How reactolith stacks up against the other ways to drive a React frontend from a server-rendered backend.
reactolith lives in the same neighbourhood as Inertia.js, Hotwire Turbo and htmx. They all share the same instinct: keep the backend in charge of routing, templates, permissions and URLs, and stop maintaining a parallel SPA + JSON API. Where they differ is in what crosses the wire, and what happens to the existing client tree on every visit.

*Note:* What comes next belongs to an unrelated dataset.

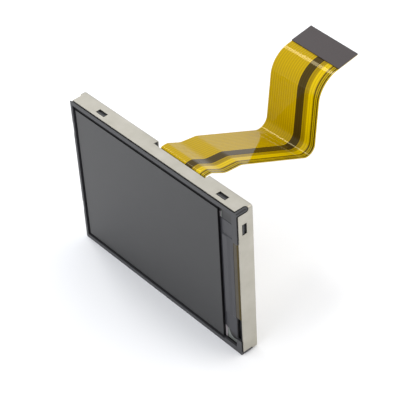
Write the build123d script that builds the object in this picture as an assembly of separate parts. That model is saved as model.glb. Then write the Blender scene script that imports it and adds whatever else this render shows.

| reactolith | Inertia.js | Hotwire Turbo | htmx | |
|---|---|---|---|---|
| Wire format | HTML | JSON page props | HTML | HTML fragments |
| UI library | React | React, Vue, Svelte | None (vanilla + Stimulus) | None (vanilla) |
| Page navigation | Morph React tree in place | Replace page-level component | Morph DOM in place | Swap a fragment |
| Component state across nav | Preserved | Reset (page component is swapped) | Preserved (DOM-level) | Preserved outside the swapped fragment |
| Need a new backend layer? | No — existing controllers + templates | Yes — an Inertia adapter that returns page props | No | No |
| Real-time updates | Mercure SSE → same render path | Manual / external | Turbo Streams over WebSocket/SSE | SSE / WebSocket extensions |
The Inertia / Turbo / htmx / reactolith family exists for one reason: most teams don’t want to be running two apps. A Rails / Symfony / Laravel / Django app and a React SPA glued to it via a JSON API is a lot of duplicated work — routing twice, validation twice, auth twice, URL helpers twice, deployments twice. DHH made the architectural case for collapsing all of that back into one codebase in “The Majestic Monolith”.
Turbo and htmx make that monolith viable for vanilla DOM. Inertia makes it viable for React/Vue/Svelte at the cost of a JSON page-prop boundary. reactolith makes it viable for React without that boundary — the wire format stays HTML, and the React tree morphs in place across every navigation.